NVIDIA / tacotron2

Tacotron 2 - PyTorch implementation with faster-than-realtime inference
BSD 3-Clause "New" or "Revised" License
5.12k stars 1.39k forks source link

Optimize model for inference speed #348

Closed EuphoriaCelestial closed 4 years ago

EuphoriaCelestial commented 4 years ago

https://github.com/NVIDIA/waveglow/issues/54 In this issue, they were talking about lower some parameters to maximize inference speed. But I dont know how to do it properly, what can be reduced and what need to remain. Anyone did this before? Please send me your hparams configuration.

if I trained my model using fp32, can it run inference in fp16 and vice versa? in this case, will it impove inference speed? I am using RTX 2080ti, my model run 7 times faster than real-time, and I am pretty sure it can be improved

and one more thing, is there any benefit of running inference using multi-GPUs?

rafaelvalle commented 4 years ago

Yes, you can run inference on FP16 regardless of how you trained. FP16 should improve inference as long as your GPU has tensor cores.

EuphoriaCelestial commented 4 years ago

how about the parameters tuning? this is my main concern since I have already using fp16 I can re-train model if needed, all I need is speed

fatihkiralioglu commented 4 years ago

Hi, I have trained a tacotron2 model for a 8kHz dataset and inference speed is amazing. for a 10 second synthesis, average inference duration is about 0.5 second for a Tesla P100. What I wonder is that is fp16_run really effective? I have done tests on this parameter and inference speed seems to be not affected. Thanks.

EuphoriaCelestial commented 4 years ago

Hi, I have trained a tacotron2 model for a 8kHz dataset and inference speed is amazing. for a 10 second synthesis, average inference duration is about 0.5 second for a Tesla P100. What I wonder is that is fp16_run really effective? I have done tests on this parameter and inference speed seems to be not affected. Thanks.

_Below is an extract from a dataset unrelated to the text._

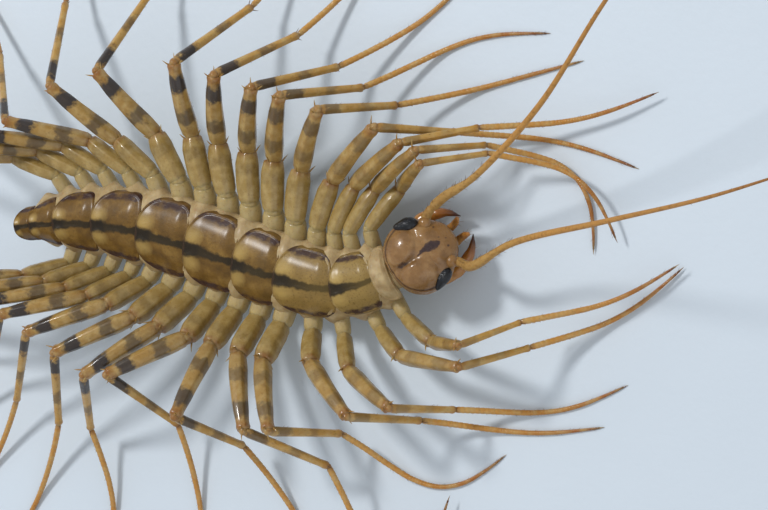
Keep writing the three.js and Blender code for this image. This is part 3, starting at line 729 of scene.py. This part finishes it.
# Legs: lengths and pose as in the solids, girth as in life
leg = {
    "hipLength": 4.0, "coxaLength": 0.95, "rootHeight": -0.65, "coxaRise": 0.5, "coxaLean": 0.7,
    "gap": 0.42, "ankleHeight": 2.2,
    "footSteps": 7, "touchDown": 0.5, "solidFoot": (0.25, 0.12),
    "hipGirth": [[1, 0.68], [3, 0.72], [5, 1], [10, 1], [12, 0.74]],  # both by pair
    "girth": [[1, 0.74], [3, 0.9], [5, 1], [10, 1], [13, 0.84]],
    "coxa": [[0, 0.6], [0.35, 0.68], [0.8, 0.65], [0.95, 0.58], [1, 0.48]],
    "prefemur": [[0, 0.5], [0.08, 0.6], [0.3, 0.66], [0.75, 0.67], [0.93, 0.58], [0.98, 0.53],
                 [1, 0.4]],
    "femur": [[0, 0.38], [0.05, 0.49], [0.2, 0.54], [0.7, 0.45], [0.9, 0.37], [0.955, 0.4],
              [0.985, 0.37], [1, 0.2]],
    "tibia": [[0, 0.15], [0.03, 0.25], [0.08, 0.29], [0.2, 0.27], [0.6, 0.24], [0.92, 0.215],
              [0.965, 0.25], [0.99, 0.22], [1, 0.13]],
    "foot": [[0, 0.14], [0.01, 0.19], [0.4, 0.17], [0.42, 0.16], [0.7, 0.135], [0.95, 0.08],
             [1, 0.055]],
    "footHalf": 0.42, "rings": (14, 34),  # where the foot's two lengths meet, and their fewest rings
    "arch": 0.035,  # rise of the middle of a thigh article, as a share of its length
    "claw": 0.3, "hairs": 14, "footHairs": 26,
    "crowded": 11, "crowdedSpur": 0.55,  # the last pairs lie close together, with shorter spurs
}
# Spurs round the far end of an article: angles, how far out, length, thickness and finish
spurs = {
    "prefemur": ((0.5, 2.6, 4.7), 0.52, 0.62, 0.07, 0),
    "femur": ((0.7, 2.4, 4.4), 0.37, 0.52, 0.06, 0),
    "tibia": ((0.6, 3.9), 0.21, 0.42, 0.035, 1),
}
# Degrees outwards of straight ahead for hip, thigh, shin, foot and toe, then how high the foot is
# held, and how much higher than its neighbours the knee is
pose = {
    "right": [
        (30, 1, -28, -12, -32, 1.9, 0.5), (34, 6, -20, -19, -40, 0.3, -0.6),
        (54, 26, 6, 3, -24, 0, 0.2), (56, 38, 8, 8, -8, 0, 0), (88, 62, 9, 38, -36, 0, 0.4),
        (90, 68, 30, 70, -70, 1.5, -0.3), (98, 96, 54, 59, 64, 0, 0.7),
        (102, 150, 60, 86, 96, 0, 0.3), (116, 142, 128, 84, 170, 0, 0),
        (122, 154, 120, 122, 128, 0, -0.4), (136, 160, 130, 128, 146, 0, -0.4),
        (143, 166, 140, 138, 150, 0, 0), (149, 169, 152, 148, 160, 0, 0),
        (154, 173, 162, 158, 169, 0, 0), (159, 177, 174, 170, 176, 0, 0)],
    "left": [
        (50, 25, 12, -12, -68, 1.7, 0.5), (55, 28, 7, -15, -90, 0.2, 0),
        (60, 30, 13, 3, 20, 1.4, -0.4), (64, 38, -4, -5, -21, 0, -0.5),
        (77, 50, 8, 12, 12, 0, 0.4), (84, 58, 12, 27, -2, 0, 0.5),
        (88, 58, 24, 30, 46, 0, 0.5), (96, 66, 42, 47, 54, 0, 0.5),
        (100, 80, 56, 56, 62, 0, 0.5), (116, 124, 80, 74, 84, 0, 0.2),
        (138, 136, 108, 98, 106, 0, 0), (143, 165, 130, 124, 132, 0, 0),
        (149, 171, 145, 140, 148, 0, 0), (154, 175, 158, 154, 162, 0, 0),
        (158, 177, 173, 169, 178, 0, 0)],
}

def thighLength(pair):
    return 4.2 if pair < 2 else 5.0 + 0.03 * pair

def shinLength(pair):
    return 3.7 + 0.3 * pair + (3 if pair == legPairs else 0)

def footLength(pair):
    return 9.2 + 0.5 * pair + (9 if pair == legPairs else 0)

def kneeHeight(pair, side):
    return (5.3 + 1.5 * math.sin(math.pi * pair / (legPairs + 1)) - (0.3 if side > 0 else 0)
            + 0.5 * max(0, pair - 11))

def hipHeight(pair, side):
    return (3.9 if side > 0 else 4.3) - 0.3 * max(0, 4 - pair)

def solidFootRadius(share):
    root, tip = leg["solidFoot"]
    return root + (tip - root) * share ** 2

def stepTo(start, side, heading, length, height):
    level = math.sqrt(max(length ** 2 - (height - start[2]) ** 2, 0.01))
    cos, sin = turned(side * heading)
    return np.array((start[0] + level * cos, start[1] + level * sin, height))

def legJoints(word, side, pair):
    hip, thigh, shin, foot, toe, lift, rise = pose[word][pair - 1]
    behind = legPlace(pair)
    flank = along(body["halfWidth"], behind) - body["inset"]
    root = bodyPoint(behind, side * (flank - 0.4), leg["rootHeight"] - 0.1)
    coxa = bodyPoint(behind - leg["coxaLean"] * turned(hip)[0],
                     side * (flank + leg["gap"] + leg["coxaLength"]),
                     leg["rootHeight"] + leg["coxaRise"])
    hipEnd = stepTo(coxa, side, hip, leg["hipLength"] - leg["coxaLength"], hipHeight(pair, side))
    knee = stepTo(hipEnd, side, thigh, thighLength(pair), kneeHeight(pair, side) + rise)
    ankle = stepTo(knee, side, shin, shinLength(pair), leg["ankleHeight"] + lift * 0.5)
    line, last = [ankle], ankle
    for k in range(1, leg["footSteps"] + 1):
        share = k / leg["footSteps"]
        drop = max(0, 1 - share / leg["touchDown"]) ** 1.6
        resting = solidFootRadius(share) * 0.8 + lift * (1 - 0.6 * share)
        heading = foot + (toe - foot) * ease(share, 0.3, 1)
        last = stepTo(last, side, heading, footLength(pair) / leg["footSteps"],
                      resting + drop * (ankle[2] - resting))
        line.append(last)
    # The thinner foot of the finished leg lies as low as the solid one
    for k in range(1, len(line)):
        share = k / leg["footSteps"]
        thinner = max(0, solidFootRadius(share) * 0.8 - along(leg["foot"], share) * 0.9)
        line[k] = line[k] - up * thinner * ease(share, 0.2, 0.6)
    return root, coxa, hipEnd, knee, ankle, line

def makeLeg(word, side, pair):
    root, coxa, hip, knee, ankle, foot = legJoints(word, side, pair)
    girth = along(leg["girth"], pair)
    banding = 0.3 + 0.65 * ease(pair, 2, 9)
    shape = newShape()
    articles = (("coxa", root, coxa, 8, 0.04), ("prefemur", coxa, hip, 22, 0.11),
                ("femur", hip, knee, 30, 0.12), ("tibia", knee, ankle, 30, 0.1))
    for number, (name, start, end, rows, keel) in enumerate(articles):
        shares = (1 - np.cos(np.linspace(0, np.pi, rows))) / 2
        axis = unit(end - start)
        arch = leg["arch"] * np.linalg.norm(end - start) if name in ("prefemur", "femur") else 0
        centres = [start + (end - start) * s + up * arch * math.sin(math.pi * s) for s in shares]
        thick = along(leg["hipGirth"], pair) if number < 2 else girth
        addTube(shape, centres, [along(leg[name], s) * thick for s in shares],
                [(number + s, banding, 0) for s in shares], 30, keel)
        if name in spurs:
            angles, out, spurLength, spurRadius, spurFinish = spurs[name]
            across = unit(np.cross(axis, up))
            other = np.cross(across, axis)
            for angle in angles:
                angle += 0.2 * pair
                aim = across * math.cos(angle) + other * math.sin(angle)
                base = end - axis * 0.12 + aim * out * thick * 0.85
                long = spurLength * random.uniform(0.85, 1.15)
                long *= leg["crowdedSpur"] if pair >= leg["crowded"] else 1
                addSpine(shape, base, base + (axis * 0.75 + aim * 0.6) * long, spurRadius,
                         (number + 0.9, 0, 0), finish=spurFinish)
            for _ in range(leg["hairs"]):
                share = random.uniform(0.15, 0.95)
                spot = start + (end - start) * share + up * arch * math.sin(math.pi * share)
                angle = random.uniform(0, 2 * math.pi)
                aim = across * math.cos(angle) + other * math.sin(angle)
                radius = along(leg[name], share) * thick
                tip = spot + aim * (radius + 0.1) + axis * 0.16
                addHair(shape, spot + aim * radius * 0.85, tip, "leg")
    joints = ((coxa, 0.53, 1.0), (hip, 0.44, 2.0), (knee, 0.28, 3.0), (ankle, 0.17, 4.0))
    for spot, size, place in joints:
        thick = along(leg["hipGirth"], pair) if place < 3 else girth
        addBall(shape, spot, (size * thick,) * 3, (place, banding * 0.3, 0))
    line = smoothLine(foot, 24)
    reach = line[0][-1]
    places, radii, marks = [], [], []
    for part, (start, end) in enumerate(((0, leg["footHalf"]), (leg["footHalf"], 1))):
        count = leg["rings"][part] + pair // 3
        for number in range(count):
            for share, swell in ((0.0, 0.9), (0.14, 1.0), (0.86, 1.05)):
                place = start + (end - start) * (number + share) / count
                places.append(place * reach)
                radii.append(along(leg["foot"], place) * swell * (0.85 + 0.15 * girth))
                marks.append((4 + part + (number + share) / count, banding, 0))
    places = np.array(places) * (1 - leg["claw"] / reach)
    addTube(shape, lineAt(line, places), radii, marks, 9)
    tip, before = line[1][-1], line[1][-6]
    ahead = unit(tip - before)
    clawTip = tip - up * max(0, min(0.04, tip[2] - 0.03))
    addSpine(shape, tip - ahead * 0.4, clawTip, 0.045, (5.98, 0, 0))
    for _ in range(leg["footHairs"]):
        share = random.uniform(0.05, 0.97)
        spot = lineAt(line, share * reach)
        ahead = unit(lineAt(line, share * reach + 0.15) - lineAt(line, share * reach - 0.15))
        aim = unit(np.cross(ahead, up)) * random.choice((-1, 1)) + up * random.uniform(-0.2, 0.8)
        size = along(leg["foot"], share)
        tip = spot + aim * (size + 0.07) + ahead * 0.15
        addHair(shape, spot + aim * size * 0.7, tip, "foot")
    makePiece(f"leg_{word}_{pair:02d}_shell", shape, [finishes["leg"], finishes["hair"]], "leg",
              f"leg_{word}_{pair:02d}")

for word, side in sides.items():
    for pair in range(1, legPairs + 1):
        makeLeg(word, side, pair)
print("legs made")


# Floor, light and camera
studio = {"floor": "#D3DDE6", "floorDark": "#CFD9E2", "floorReach": 1.5, "sky": "#E9EEF4",
          "skyStrength": 0.62, "keySize": 0.045, "keyPower": 0.42, "keyPlace": (-0.09, 0.12, 0.24),
          "fillSize": 0.3, "fillPower": 0.16, "fillPlace": (0.22, -0.18, 0.16)}
view = {"elevation": 60, "distance": 165, "pixelsPerMm": 17.2, "aim": (0.6, 0.99, 2.65),
        "sensor": 36, "frame": 768}

def makeFloor():
    mesh = bpy.data.meshes.new("floor")
    far = studio["floorReach"]
    corners = [(-far, -far, 0), (far, -far, 0), (far, far, 0), (-far, far, 0)]
    mesh.from_pydata(corners, [], [(0, 1, 2, 3)])
    finish = newFinish("pale_floor", Roughness=0.55)
    tint = ramp(finish, grain(finish, 18, 3), [(0.3, studio["floorDark"]), (0.7, studio["floor"])])
    mesh.materials.append(paint(finish, tint, 0.02, grain(finish, 0.6, 4)))
    floor = bpy.data.objects.new("floor", mesh)
    bpy.context.scene.collection.objects.link(floor)

def aimAt(thing, target):
    thing.rotation_euler = (target - thing.location).to_track_quat("-Z", "Y").to_euler()

def makeLights():
    for name in ("key", "fill"):
        lamp = bpy.data.lights.new(name, "AREA")
        lamp.size = studio[name + "Size"]
        lamp.energy = studio[name + "Power"]
        light = bpy.data.objects.new(name, lamp)
        light.location = studio[name + "Place"]
        bpy.context.scene.collection.objects.link(light)
        aimAt(light, cadCentre)
    world = bpy.data.worlds.new("studio")
    world.use_nodes = True
    backdrop = world.node_tree.nodes["Background"]
    backdrop.inputs["Color"].default_value = colour(studio["sky"])
    backdrop.inputs["Strength"].default_value = studio["skyStrength"]
    bpy.context.scene.world = world

def makeCamera():
    cos, sin = turned(view["elevation"])
    back, right = np.array((cos, 0, sin)), np.array((sin, 0, -cos))
    place = (np.array(view["aim"]) + back * view["distance"]) / 1000 + offset
    lens = bpy.data.cameras.new("camera")
    lens.sensor_width = view["sensor"]
    lens.lens = view["pixelsPerMm"] * view["distance"] * view["sensor"] / view["frame"]
    lens.clip_start = 0.005
    camera = bpy.data.objects.new("camera", lens)
    turn = np.eye(4)
    turn[:3, 0], turn[:3, 1], turn[:3, 2], turn[:3, 3] = right, (0, 1, 0), back, place
    camera.matrix_world = Matrix(turn.tolist())
    bpy.context.scene.collection.objects.link(camera)
    bpy.context.scene.camera = camera

cadCentre = Vector([(a + b) / 2 for a, b in zip(*cadBox)])
makeFloor()
makeLights()
makeCamera()
bpy.context.scene.view_settings.view_transform = "Standard"
print("studio made")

well, as far as I experienced, its mainly because of your sampling rate is only 8k. I trained on 22050Hz dataset, fp16, default params, and for 11 second synthesize (max output audio length when using default decode length), it took more than 2 seconds on RTX 2080ti.

EuphoriaCelestial commented 4 years ago

@fatihkiralioglu can you kindly send me your hparams.py file? I will down sample my dataset to train on 8kHz too. All I need is speed.

fatihkiralioglu commented 4 years ago

hparams.zip I have added as attachment.

EuphoriaCelestial commented 4 years ago

hparams.zip I have added as attachment.

Thank you! Your audio files is 16 bit PCM right? Does it have noise or echo in inference result?

fatihkiralioglu commented 4 years ago

Yes, audio files are in 16bit pcm

EuphoriaCelestial commented 4 years ago

how about others configurations you mentioned here? what is the result? I thought it need to tune more params than just mel_fmax to work with different sampling rate https://github.com/NVIDIA/tacotron2/issues/359#event-3392003764

fatihkiralioglu commented 4 years ago

Yes, I have used exactly those parameters, it is the same config as the attachment. Modifiying win_length and hop_length may give better results, I may also try them in future

fatihkiralioglu commented 4 years ago

@EuphoriaCelestial by the way, just to make sure, in tacotron2 project, there is no support for multi GPU inference right? There is support for multi gpu training but I could not find anything indicating multi gpu inference. Thanks.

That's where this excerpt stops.